Toutefois, ils n’avaient aucune intention
d’organiser une rébellion populaire contre les nazis. Leurs opinions politiques
et leur position sociale leur interdirent d’entreprendre un tel geste. Une
telle rébellion aurait été non seulement dirigée contre le Führer et ses plus
proches partisans, mais aussi contre les supporteurs d’Hitler au sein de la
grande entreprise et des cercles militaires aristocratiques desquels eux-mêmes
provenaient. Ainsi, ils ont planifié la révolte comme une conspiration
militaire. C’est ce qui explique l’exécution amateur et l’échec de la
conspiration, qui est montré dans le film mais sans qu’on lui donne une
explication crédible.
En réalité, en Allemagne de 1944, il y
avait une hostilité largement répandue envers le régime nazi. Douze ans plus
tôt, dans les dernières élections quasi-libres, des millions de travailleurs
avaient voté pour les sociaux-démocrates et les communistes. Plusieurs étaient
prêts à affronter les nazis avec l’arme à la main. Mais l’échec des dirigeants
du Parti social-démocrate et du Parti communiste allemand l’empêcha et la
terreur nazie déchaînée après l’élection d’Hitler a empêché toute résistance
organisée. La majorité de ces travailleurs communistes et sociaux-démocrates
n’ont jamais soutenu les nazis. Ils ont vécu les poings serrés dans les poches
et auraient appuyé tout mouvement de rébellion sérieux. De plus, de larges
couches sociales avaient maintenant perdu leurs illusions en conséquence des
défaites et des privations de la guerre et espéraient sa fin.
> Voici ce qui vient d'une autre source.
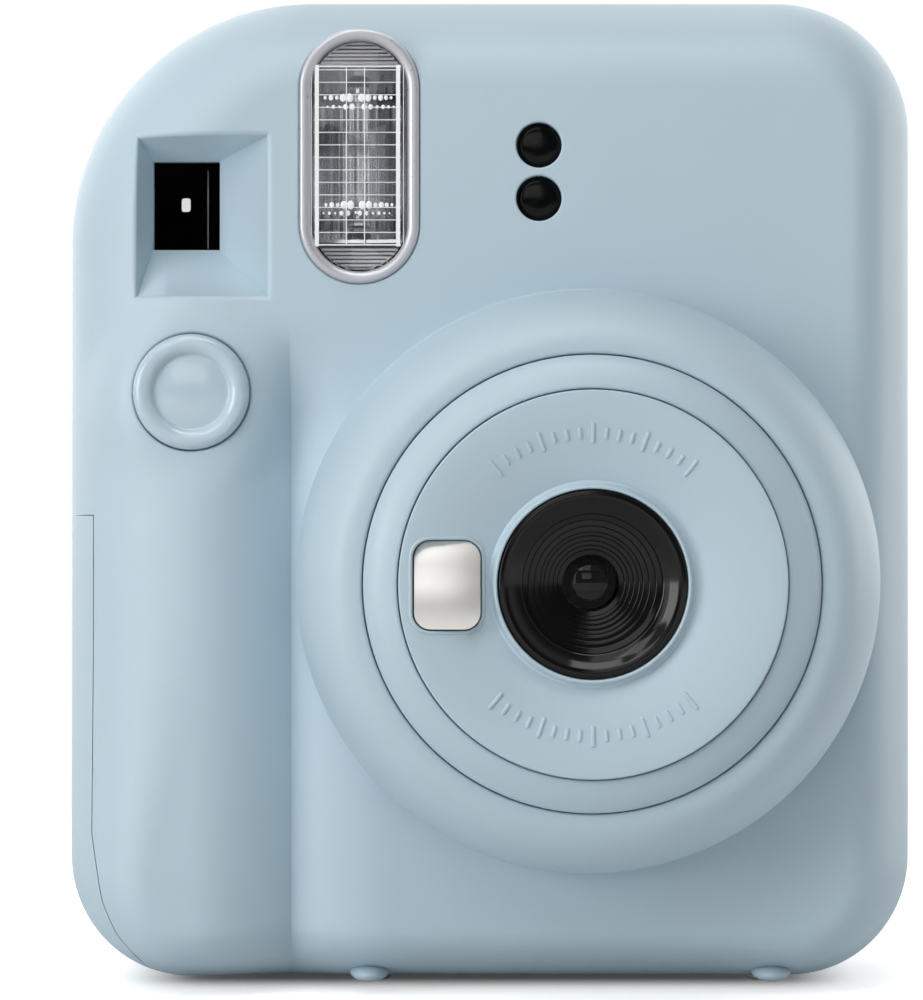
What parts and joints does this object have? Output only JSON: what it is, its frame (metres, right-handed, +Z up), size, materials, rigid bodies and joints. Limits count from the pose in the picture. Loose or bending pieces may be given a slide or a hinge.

Rien de tout cela ne transparait dans le
film Valkyrie. Le film présente Stauffenberg comme un combattant solitaire et
héroïque, le destin de l’Allemagne dépendant de son énergie, son talent et sa
détermination. La tension du film ne vient exclusivement que du cours des
événements qui y sont décrits. Ici, le directeur Bryan Singer (X-Men, Le retour
de Superman) connaît son métier. Le suspens est appuyé par la direction, le
travail de la caméra, le montage et la musique. Mais cela est loin d’être
suffisant pour la compréhension historique du complot du 20 juillet.